The task: Copy every line of the data exactly, leaving nothing out.

'''

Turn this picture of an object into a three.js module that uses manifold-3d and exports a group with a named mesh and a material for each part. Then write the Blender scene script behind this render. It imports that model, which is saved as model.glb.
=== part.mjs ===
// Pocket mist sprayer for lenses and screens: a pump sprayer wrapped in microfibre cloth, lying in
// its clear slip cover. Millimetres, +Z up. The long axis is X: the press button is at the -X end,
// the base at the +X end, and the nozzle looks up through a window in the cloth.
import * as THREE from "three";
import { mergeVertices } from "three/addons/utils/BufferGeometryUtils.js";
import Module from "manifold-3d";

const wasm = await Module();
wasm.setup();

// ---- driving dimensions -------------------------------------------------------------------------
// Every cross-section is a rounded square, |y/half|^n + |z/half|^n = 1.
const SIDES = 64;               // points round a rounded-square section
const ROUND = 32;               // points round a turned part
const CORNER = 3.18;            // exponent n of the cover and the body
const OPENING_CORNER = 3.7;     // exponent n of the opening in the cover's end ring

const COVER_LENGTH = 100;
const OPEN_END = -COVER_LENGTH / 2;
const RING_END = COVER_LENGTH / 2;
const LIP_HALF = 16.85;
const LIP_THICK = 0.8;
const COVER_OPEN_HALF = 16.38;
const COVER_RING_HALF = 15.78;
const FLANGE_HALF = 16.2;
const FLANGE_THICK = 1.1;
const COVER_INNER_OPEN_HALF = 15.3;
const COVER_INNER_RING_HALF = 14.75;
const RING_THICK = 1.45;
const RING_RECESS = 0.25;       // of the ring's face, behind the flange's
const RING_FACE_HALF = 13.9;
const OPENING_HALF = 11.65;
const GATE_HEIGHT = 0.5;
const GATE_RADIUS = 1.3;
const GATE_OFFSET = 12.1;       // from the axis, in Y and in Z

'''

Full output:
Turn this picture of an object into a three.js module that uses manifold-3d and exports a group with a named mesh and a material for each part. Then write the Blender scene script behind this render. It imports that model, which is saved as model.glb.
=== part.mjs ===
// Pocket mist sprayer for lenses and screens: a pump sprayer wrapped in microfibre cloth, lying in
// its clear slip cover. Millimetres, +Z up. The long axis is X: the press button is at the -X end,
// the base at the +X end, and the nozzle looks up through a window in the cloth.
import * as THREE from "three";
import { mergeVertices } from "three/addons/utils/BufferGeometryUtils.js";
import Module from "manifold-3d";

const wasm = await Module();
wasm.setup();

// ---- driving dimensions -------------------------------------------------------------------------
// Every cross-section is a rounded square, |y/half|^n + |z/half|^n = 1.
const SIDES = 64;               // points round a rounded-square section
const ROUND = 32;               // points round a turned part
const CORNER = 3.18;            // exponent n of the cover and the body
const OPENING_CORNER = 3.7;     // exponent n of the opening in the cover's end ring

const COVER_LENGTH = 100;
const OPEN_END = -COVER_LENGTH / 2;
const RING_END = COVER_LENGTH / 2;
const LIP_HALF = 16.85;
const LIP_THICK = 0.8;
const COVER_OPEN_HALF = 16.38;
const COVER_RING_HALF = 15.78;
const FLANGE_HALF = 16.2;
const FLANGE_THICK = 1.1;
const COVER_INNER_OPEN_HALF = 15.3;
const COVER_INNER_RING_HALF = 14.75;
const RING_THICK = 1.45;
const RING_RECESS = 0.25;       // of the ring's face, behind the flange's
const RING_FACE_HALF = 13.9;
const OPENING_HALF = 11.65;
const GATE_HEIGHT = 0.5;
const GATE_RADIUS = 1.3;
const GATE_OFFSET = 12.1;       // from the axis, in Y and in Z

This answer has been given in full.